* [DIRECTIVE]: Pull out every line below containing the word "lifts".

━━ DATA TO PROCESS ━━

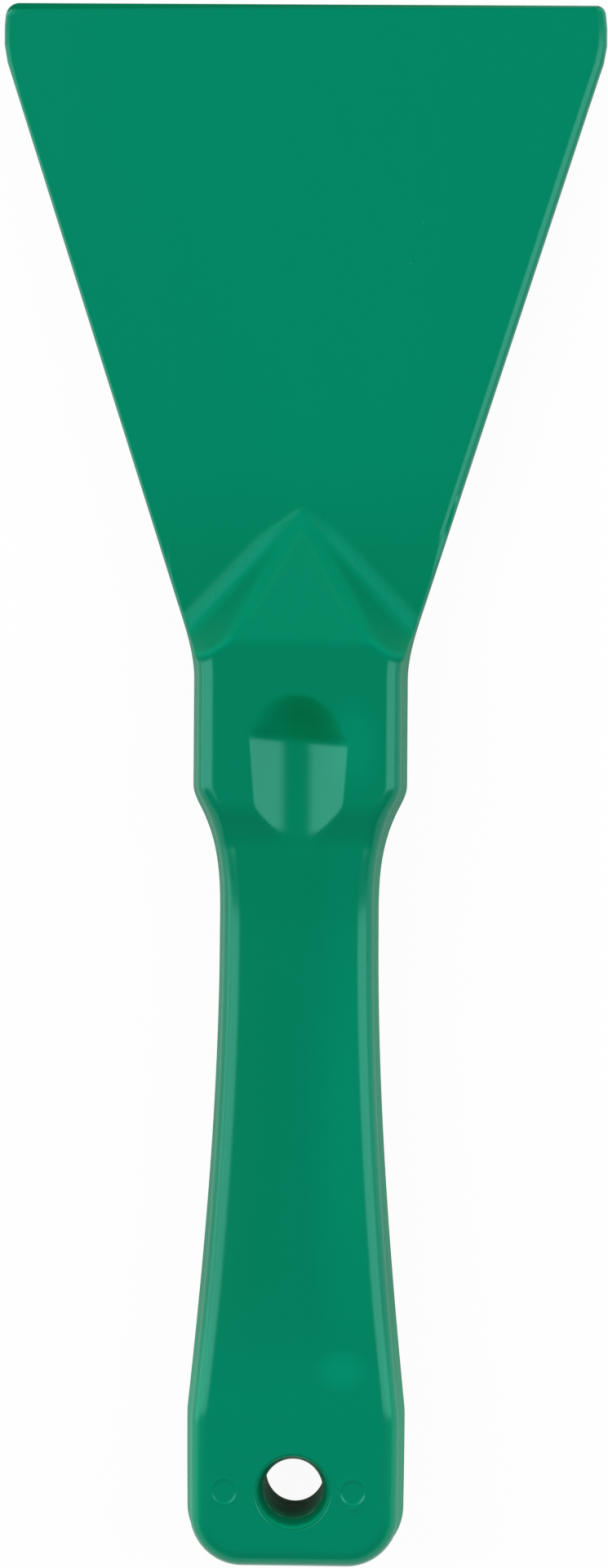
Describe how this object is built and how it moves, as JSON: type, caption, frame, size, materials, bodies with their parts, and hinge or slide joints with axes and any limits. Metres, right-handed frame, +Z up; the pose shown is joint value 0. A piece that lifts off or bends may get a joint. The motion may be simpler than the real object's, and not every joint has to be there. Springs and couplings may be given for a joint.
{
  "type": "hand scraper",
  "caption": "One-piece moulded plastic hand scraper: flat flared blade, wedge neck, bolster with thumb hollows, waisted handle and hanging hole.",
  "frame": {"origin": "bottom centre of the bounding box, with the scraper lying flat on its back face", "axes": "+Z up, out of the front face; +Y along the handle toward the scraping edge; +X across the blade"},
  "size_m": [0.102, 0.2636, 0.021],
  "materials": {
    "green_plastic": "semi-gloss moulded"
  },
  "bodies": {
    "root": {"scraper_body": "green_plastic"}
  },
  "joints": []
}
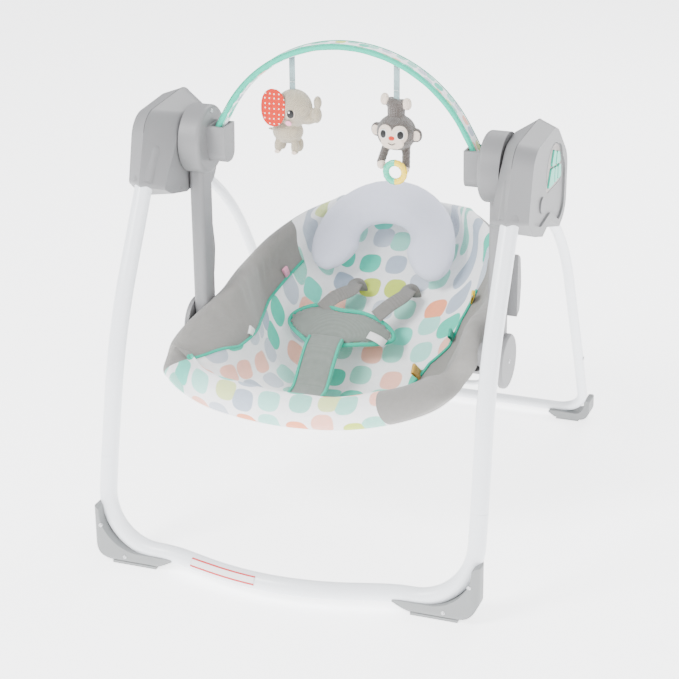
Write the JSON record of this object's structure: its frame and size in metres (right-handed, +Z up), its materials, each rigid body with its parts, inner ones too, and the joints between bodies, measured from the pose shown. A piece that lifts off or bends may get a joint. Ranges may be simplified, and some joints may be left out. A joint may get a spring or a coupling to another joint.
{
  "type": "baby swing",
  "caption": "Portable baby swing: a seat with printed padded cover hangs on two arms from hub housings on folding tubular legs, under an arched toy bar with hanging toys.",
  "frame": {"origin": "centre of the footprint on the floor", "axes": "+Z up, +Y from the front feet towards the rear feet, +X across, towards the hub with the control panel"},
  "size_m": [0.592, 0.7688, 0.721],
  "materials": {
    "frame_paint": "satin",
    "housing": "satin",
    "foot": "matte",
    "sole": "matte",
    "button": "satin",
    "panel": "satin",
    "steel": "satin",
    "copper_coil": "satin",
    "board": "matte",
    "dark": "matte",
    "cell": "satin",
    "bush": "satin",
    "mesh_fabric": "woven",
    "printed_fabric": "woven",
    "pillow_fabric": "soft woven",
    "pad_fabric": "soft woven",
    "plush_elephant": "plush",
    "plush_monkey": "plush",
    "ribbon": "woven",
    "teether": "gloss"
  },
  "bodies": {
    "frame": {"front_base_tube": "frame_paint", "front_leg_tube_left": "frame_paint", "front_leg_tube_right": "frame_paint", "front_foot_left": "foot", "front_foot_right": "foot", "front_soles": "sole", "hub_inner_shell_left": "housing", "hub_inner_shell_right": "housing", "hub_outer_shell_left": "housing", "hub_outer_shell_right": "housing", "swing_axles": "steel", "fold_pins": "steel", "hub_screws": "steel", "control_panel": "panel", "control_board": "board", "drive_electromagnet": "copper_coil", "speaker": "dark", "battery_cells": "cell", "battery_door": "housing"},
    "rear_legs": {"rear_base_tube": "frame_paint", "rear_leg_tube_left": "frame_paint", "rear_leg_tube_right": "frame_paint", "rear_feet": "foot", "rear_soles": "sole", "rear_knuckles": "housing"},
    "snap_button_left": {"snap_button_left": "steel"},
    "snap_button_right": {"snap_button_right": "steel"},
    "leg_release_left": {"leg_release_button_left": "housing"},
    "leg_release_right": {"leg_release_button_right": "housing"},
    "swing": {"swing_arm_left": "housing", "swing_arm_right": "housing", "drum_bushes": "bush", "arm_rear_covers": "housing", "arm_end_caps": "housing", "seat_pivot_pins": "steel", "toy_bar_sockets": "housing", "drive_magnet": "steel"},
    "seat": {"seat_front_rim": "frame_paint", "seat_back_rim": "frame_paint", "seat_brackets": "housing", "recline_wire": "frame_paint", "recline_grip": "dark", "seat_base_pad": "printed_fabric", "seat_front_pad": "printed_fabric", "seat_back_pad": "printed_fabric", "seat_side_wing_left": "mesh_fabric", "seat_side_wing_right": "mesh_fabric", "head_pillow": "pillow_fabric", "waist_pad": "pad_fabric", "crotch_strap": "pad_fabric"},
    "toy_bar": {"toy_bar": "printed_fabric", "toy_straps": "ribbon"},
    "elephant": {"toy_elephant": "plush_elephant"},
    "monkey": {"toy_monkey": "plush_monkey"},
    "teether": {"teether_ring": "teether"},
    "button_power": {"button_power": "button"},
    "button_speed": {"button_speed": "button"},
    "button_timer": {"button_timer": "button"},
    "button_melody": {"button_melody": "button"},
    "button_volume": {"button_volume": "button"}
  },
  "joints": [
    {"name": "rear_fold", "type": "hinge", "parent": "frame", "child": "rear_legs", "pos_m": [0, -0.0176, 0.506], "axis": [-1, 0, 0], "range_deg": [0, 58]},
    {"name": "snap_press_right", "type": "slide", "parent": "rear_legs", "child": "snap_button_right", "axis": [-1, 0, 0], "range_m": [0, 0.0025], "stiffness_N_per_m": 600},
    {"name": "leg_release_press_right", "type": "slide", "parent": "frame", "child": "leg_release_right", "axis": [-1, 0, 0], "range_m": [0, 0.003], "stiffness_N_per_m": 800},
    {"name": "snap_press_left", "type": "slide", "parent": "rear_legs", "child": "snap_button_left", "axis": [1, 0, 0], "range_m": [0, 0.0025], "stiffness_N_per_m": 600},
    {"name": "leg_release_press_left", "type": "slide", "parent": "frame", "child": "leg_release_left", "axis": [1, 0, 0], "range_m": [0, 0.003], "stiffness_N_per_m": 800},
    {"name": "swing_hinge", "type": "hinge", "parent": "frame", "child": "swing", "pos_m": [0, -0.0716, 0.562], "axis": [1, 0, 0], "range_deg": [-15, 15]},
    {"name": "seat_recline", "type": "hinge", "parent": "swing", "child": "seat", "pos_m": [0, -0.0716, 0.274], "axis": [-1, 0, 0], "range_deg": [0, 14]},
    {"name": "toy_bar_lift_off", "type": "slide", "parent": "swing", "child": "toy_bar", "axis": [0, 0, 1], "range_m": [0, 0.06]},
    {"name": "elephant_swing", "type": "hinge", "parent": "toy_bar", "child": "elephant", "pos_m": [-0.08, -0.0716, 0.6575], "axis": [1, 0, 0], "range_deg": [-25, 25]},
    {"name": "monkey_swing", "type": "hinge", "parent": "toy_bar", "child": "monkey", "pos_m": [0.076, -0.0716, 0.6575], "axis": [1, 0, 0], "range_deg": [-25, 25]},
    {"name": "teether_swing", "type": "hinge", "parent": "monkey", "child": "teether", "pos_m": [0.081, -0.0926, 0.564], "axis": [1, 0, 0], "range_deg": [-30, 0]},
    {"name": "press_power", "type": "slide", "parent": "frame", "child": "button_power", "axis": [-1, 0, 0], "range_m": [0, 0.0015], "stiffness_N_per_m": 500},
    {"name": "press_speed", "type": "slide", "parent": "frame", "child": "button_speed", "axis": [-1, 0, 0], "range_m": [0, 0.0015], "stiffness_N_per_m": 500},
    {"name": "press_timer", "type": "slide", "parent": "frame", "child": "button_timer", "axis": [-1, 0, 0], "range_m": [0, 0.0015], "stiffness_N_per_m": 500},
    {"name": "press_melody", "type": "slide", "parent": "frame", "child": "button_melody", "axis": [-1, 0, 0], "range_m": [0, 0.0015], "stiffness_N_per_m": 500},
    {"name": "press_volume", "type": "slide", "parent": "frame", "child": "button_volume", "axis": [-1, 0, 0], "range_m": [0, 0.0015], "stiffness_N_per_m": 500}
  ]
}
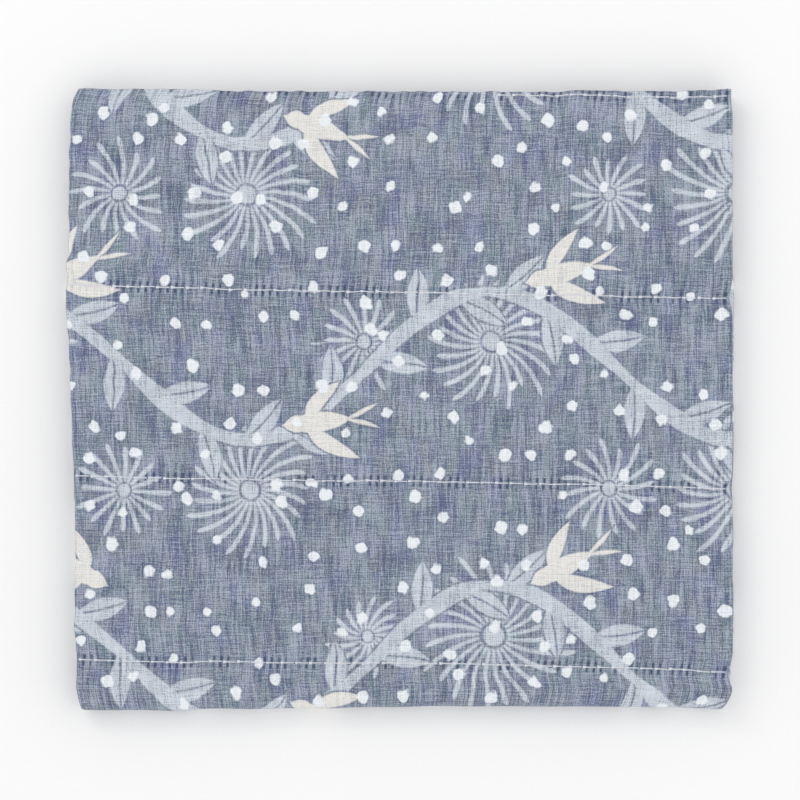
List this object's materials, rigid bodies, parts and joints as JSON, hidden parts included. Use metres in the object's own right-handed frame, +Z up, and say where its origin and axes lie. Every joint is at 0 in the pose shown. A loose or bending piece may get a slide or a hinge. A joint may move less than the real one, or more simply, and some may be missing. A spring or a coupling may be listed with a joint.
{
  "type": "folded kitchen towel",
  "caption": "Kitchen towel of row-stitched gauze plies, folded in half twice to a near square and lying flat.",
  "frame": {"origin": "under the middle of the folded towel, on the surface that it lies on", "axes": "+X across the folded towel, towards the spine of its first fold; +Y away from its second, round fold; +Z up through the layers"},
  "size_m": [0.1682, 0.1562, 0.0084],
  "materials": {
    "printed_gauze": "open plain-weave cotton gauze, matt, printed in pale greys and white on grey-blue"
  },
  "bodies": {
    "root": {"folded_towel": "printed_gauze"}
  },
  "joints": []
}
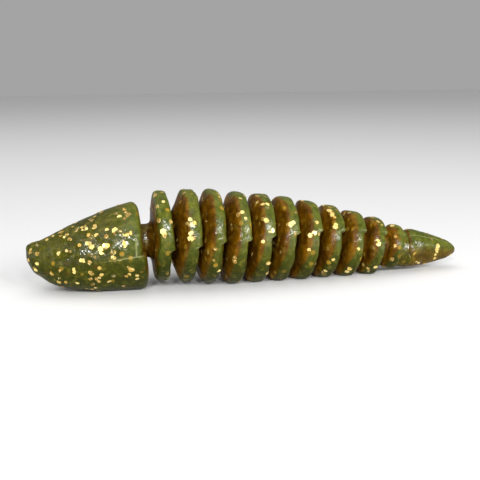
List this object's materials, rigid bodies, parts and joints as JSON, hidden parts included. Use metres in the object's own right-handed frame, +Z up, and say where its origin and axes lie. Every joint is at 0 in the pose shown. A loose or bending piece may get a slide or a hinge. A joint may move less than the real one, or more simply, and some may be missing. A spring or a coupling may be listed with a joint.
{
  "type": "soft plastic worm",
  "caption": "Small soft plastic trout worm with a bullet head, thin neck, disc ribs and a pointed tail cone; it flexes at every groove between the ribs.",
  "frame": {"origin": "on the surface that the lure lies on, under the middle of its length", "axes": "+X from the nose to the tail, +Z up, lying on its belly"},
  "size_m": [0.04, 0.0084, 0.0086],
  "materials": {
    "soft_plastic": "translucent olive green soft PVC, satin with wet looking highlights",
    "glitter": "metallised gold flake, bright"
  },
  "bodies": {
    "head": {"head": "soft_plastic", "glitter_head": "glitter"},
    "neck": {"neck": "soft_plastic"},
    "rib_01": {"rib_01": "soft_plastic", "glitter_rib_01": "glitter"},
    "core_01": {"core_01": "soft_plastic"},
    "rib_02": {"rib_02": "soft_plastic", "glitter_rib_02": "glitter"},
    "core_02": {"core_02": "soft_plastic"},
    "rib_03": {"rib_03": "soft_plastic", "glitter_rib_03": "glitter"},
    "core_03": {"core_03": "soft_plastic"},
    "rib_04": {"rib_04": "soft_plastic", "glitter_rib_04": "glitter"},
    "core_04": {"core_04": "soft_plastic"},
    "rib_05": {"rib_05": "soft_plastic", "glitter_rib_05": "glitter"},
    "core_05": {"core_05": "soft_plastic"},
    "rib_06": {"rib_06": "soft_plastic", "glitter_rib_06": "glitter"},
    "core_06": {"core_06": "soft_plastic"},
    "rib_07": {"rib_07": "soft_plastic", "glitter_rib_07": "glitter"},
    "core_07": {"core_07": "soft_plastic"},
    "rib_08": {"rib_08": "soft_plastic", "glitter_rib_08": "glitter"},
    "core_08": {"core_08": "soft_plastic"},
    "rib_09": {"rib_09": "soft_plastic", "glitter_rib_09": "glitter"},
    "core_09": {"core_09": "soft_plastic"},
    "rib_10": {"rib_10": "soft_plastic", "glitter_rib_10": "glitter"},
    "core_10": {"core_10": "soft_plastic"},
    "rib_11": {"rib_11": "soft_plastic", "glitter_rib_11": "glitter"},
    "core_11": {"core_11": "soft_plastic"},
    "tail_cone": {"tail_cone": "soft_plastic", "glitter_tail": "glitter"}
  },
  "joints": [
    {"name": "neck_pitch", "type": "hinge", "parent": "head", "child": "neck", "pos_m": [-0.01, 0, 0.00416], "axis": [0, 1, 0], "range_deg": [-6, 6], "stiffness_Nm_per_rad": 0.0014, "deforming": ["neck"]},
    {"name": "neck_yaw", "type": "hinge", "parent": "neck", "child": "rib_01", "pos_m": [-0.01, 0, 0.00416], "axis": [-0.034, 0, 0.9994], "range_deg": [-6, 6], "stiffness_Nm_per_rad": 0.0014, "deforming": ["neck"]},
    {"name": "core_01_pitch", "type": "hinge", "parent": "rib_01", "child": "core_01", "pos_m": [-0.00739, 0, 0.00448], "axis": [0, 1, 0], "range_deg": [-9, 9], "stiffness_Nm_per_rad": 0.001, "deforming": ["core_01"]},
    {"name": "core_01_yaw", "type": "hinge", "parent": "core_01", "child": "rib_02", "pos_m": [-0.00739, 0, 0.00448], "axis": [0.0456, 0, 0.999], "range_deg": [-9, 9], "stiffness_Nm_per_rad": 0.001, "deforming": ["core_01"]},
    {"name": "core_02_pitch", "type": "hinge", "parent": "rib_02", "child": "core_02", "pos_m": [-0.00521, 0, 0.00438], "axis": [0, 1, 0], "range_deg": [-9, 9], "stiffness_Nm_per_rad": 0.00093, "deforming": ["core_02"]},
    {"name": "core_02_yaw", "type": "hinge", "parent": "core_02", "child": "rib_03", "pos_m": [-0.00521, 0, 0.00438], "axis": [0.0636, 0, 0.998], "range_deg": [-9, 9], "stiffness_Nm_per_rad": 0.00093, "deforming": ["core_02"]},
    {"name": "core_03_pitch", "type": "hinge", "parent": "rib_03", "child": "core_03", "pos_m": [-0.00303, 0, 0.00416], "axis": [0, 1, 0], "range_deg": [-9, 9], "stiffness_Nm_per_rad": 0.000865, "deforming": ["core_03"]},
    {"name": "core_03_yaw", "type": "hinge", "parent": "core_03", "child": "rib_04", "pos_m": [-0.00303, 0, 0.00416], "axis": [0.0815, 0, 0.9967], "range_deg": [-9, 9], "stiffness_Nm_per_rad": 0.000865, "deforming": ["core_03"]},
    {"name": "core_04_pitch", "type": "hinge", "parent": "rib_04", "child": "core_04", "pos_m": [-0.00085, 0, 0.00395], "axis": [0, 1, 0], "range_deg": [-9, 9], "stiffness_Nm_per_rad": 0.000804, "deforming": ["core_04"]},
    {"name": "core_04_yaw", "type": "hinge", "parent": "core_04", "child": "rib_05", "pos_m": [-0.00085, 0, 0.00395], "axis": [0.0994, 0, 0.995], "range_deg": [-9, 9], "stiffness_Nm_per_rad": 0.000804, "deforming": ["core_04"]},
    {"name": "core_05_pitch", "type": "hinge", "parent": "rib_05", "child": "core_05", "pos_m": [0.00133, 0, 0.00379], "axis": [0, 1, 0], "range_deg": [-9, 9], "stiffness_Nm_per_rad": 0.000748, "deforming": ["core_05"]},
    {"name": "core_05_yaw", "type": "hinge", "parent": "core_05", "child": "rib_06", "pos_m": [0.00133, 0, 0.00379], "axis": [0.1173, 0, 0.9931], "range_deg": [-9, 9], "stiffness_Nm_per_rad": 0.000748, "deforming": ["core_05"]},
    {"name": "core_06_pitch", "type": "hinge", "parent": "rib_06", "child": "core_06", "pos_m": [0.00351, 0, 0.00359], "axis": [0, 1, 0], "range_deg": [-9, 9], "stiffness_Nm_per_rad": 0.000696, "deforming": ["core_06"]},
    {"name": "core_06_yaw", "type": "hinge", "parent": "core_06", "child": "rib_07", "pos_m": [0.00351, 0, 0.00359], "axis": [0.1351, 0, 0.9908], "range_deg": [-9, 9], "stiffness_Nm_per_rad": 0.000696, "deforming": ["core_06"]},
    {"name": "core_07_pitch", "type": "hinge", "parent": "rib_07", "child": "core_07", "pos_m": [0.00569, 0, 0.00334], "axis": [0, 1, 0], "range_deg": [-9, 9], "stiffness_Nm_per_rad": 0.000647, "deforming": ["core_07"]},
    {"name": "core_07_yaw", "type": "hinge", "parent": "core_07", "child": "rib_08", "pos_m": [0.00569, 0, 0.00334], "axis": [0.1529, 0, 0.9882], "range_deg": [-9, 9], "stiffness_Nm_per_rad": 0.000647, "deforming": ["core_07"]},
    {"name": "core_08_pitch", "type": "hinge", "parent": "rib_08", "child": "core_08", "pos_m": [0.00787, 0, 0.00305], "axis": [0, 1, 0], "range_deg": [-9, 9], "stiffness_Nm_per_rad": 0.000602, "deforming": ["core_08"]},
    {"name": "core_08_yaw", "type": "hinge", "parent": "core_08", "child": "rib_09", "pos_m": [0.00787, 0, 0.00305], "axis": [0.1706, 0, 0.9853], "range_deg": [-9, 9], "stiffness_Nm_per_rad": 0.000602, "deforming": ["core_08"]},
    {"name": "core_09_pitch", "type": "hinge", "parent": "rib_09", "child": "core_09", "pos_m": [0.01005, 0, 0.00273], "axis": [0, 1, 0], "range_deg": [-9, 9], "stiffness_Nm_per_rad": 0.00056, "deforming": ["core_09"]},
    {"name": "core_09_yaw", "type": "hinge", "parent": "core_09", "child": "rib_10", "pos_m": [0.01005, 0, 0.00273], "axis": [0.1883, 0, 0.9821], "range_deg": [-9, 9], "stiffness_Nm_per_rad": 0.00056, "deforming": ["core_09"]},
    {"name": "core_10_pitch", "type": "hinge", "parent": "rib_10", "child": "core_10", "pos_m": [0.01223, 0, 0.00247], "axis": [0, 1, 0], "range_deg": [-9, 9], "stiffness_Nm_per_rad": 0.00052, "deforming": ["core_10"]},
    {"name": "core_10_yaw", "type": "hinge", "parent": "core_10", "child": "rib_11", "pos_m": [0.01223, 0, 0.00247], "axis": [0.2059, 0, 0.9786], "range_deg": [-9, 9], "stiffness_Nm_per_rad": 0.00052, "deforming": ["core_10"]},
    {"name": "core_11_pitch", "type": "hinge", "parent": "rib_11", "child": "core_11", "pos_m": [0.01436, 0, 0.00218], "axis": [0, 1, 0], "range_deg": [-9, 9], "stiffness_Nm_per_rad": 0.000484, "deforming": ["core_11"]},
    {"name": "core_11_yaw", "type": "hinge", "parent": "core_11", "child": "tail_cone", "pos_m": [0.01436, 0, 0.00218], "axis": [0.2147, 0, 0.9767], "range_deg": [-9, 9], "stiffness_Nm_per_rad": 0.000484, "deforming": ["core_11"]}
  ],
  "couplings": [
    {"joint": "core_01_pitch", "follows": "neck_pitch", "ratio": 1.5},
    {"joint": "core_01_yaw", "follows": "neck_yaw", "ratio": 1.5},
    {"joint": "core_02_pitch", "follows": "neck_pitch", "ratio": 1.5},
    {"joint": "core_02_yaw", "follows": "neck_yaw", "ratio": 1.5},
    {"joint": "core_03_pitch", "follows": "neck_pitch", "ratio": 1.5},
    {"joint": "core_03_yaw", "follows": "neck_yaw", "ratio": 1.5},
    {"joint": "core_04_pitch", "follows": "neck_pitch", "ratio": 1.5},
    {"joint": "core_04_yaw", "follows": "neck_yaw", "ratio": 1.5},
    {"joint": "core_05_pitch", "follows": "neck_pitch", "ratio": 1.5},
    {"joint": "core_05_yaw", "follows": "neck_yaw", "ratio": 1.5},
    {"joint": "core_07_pitch", "follows": "core_06_pitch", "ratio": 1},
    {"joint": "core_07_yaw", "follows": "core_06_yaw", "ratio": 1},
    {"joint": "core_08_pitch", "follows": "core_06_pitch", "ratio": 1},
    {"joint": "core_08_yaw", "follows": "core_06_yaw", "ratio": 1},
    {"joint": "core_09_pitch", "follows": "core_06_pitch", "ratio": 1},
    {"joint": "core_09_yaw", "follows": "core_06_yaw", "ratio": 1},
    {"joint": "core_10_pitch", "follows": "core_06_pitch", "ratio": 1},
    {"joint": "core_10_yaw", "follows": "core_06_yaw", "ratio": 1},
    {"joint": "core_11_pitch", "follows": "core_06_pitch", "ratio": 1},
    {"joint": "core_11_yaw", "follows": "core_06_yaw", "ratio": 1}
  ]
}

━━━

* [SOLUTION TO THIS TASK]:
Describe how this object is built and how it moves, as JSON: type, caption, frame, size, materials, bodies with their parts, and hinge or slide joints with axes and any limits. Metres, right-handed frame, +Z up; the pose shown is joint value 0. A piece that lifts off or bends may get a joint. The motion may be simpler than the real object's, and not every joint has to be there. Springs and couplings may be given for a joint.
Write the JSON record of this object's structure: its frame and size in metres (right-handed, +Z up), its materials, each rigid body with its parts, inner ones too, and the joints between bodies, measured from the pose shown. A piece that lifts off or bends may get a joint. Ranges may be simplified, and some joints may be left out. A joint may get a spring or a coupling to another joint.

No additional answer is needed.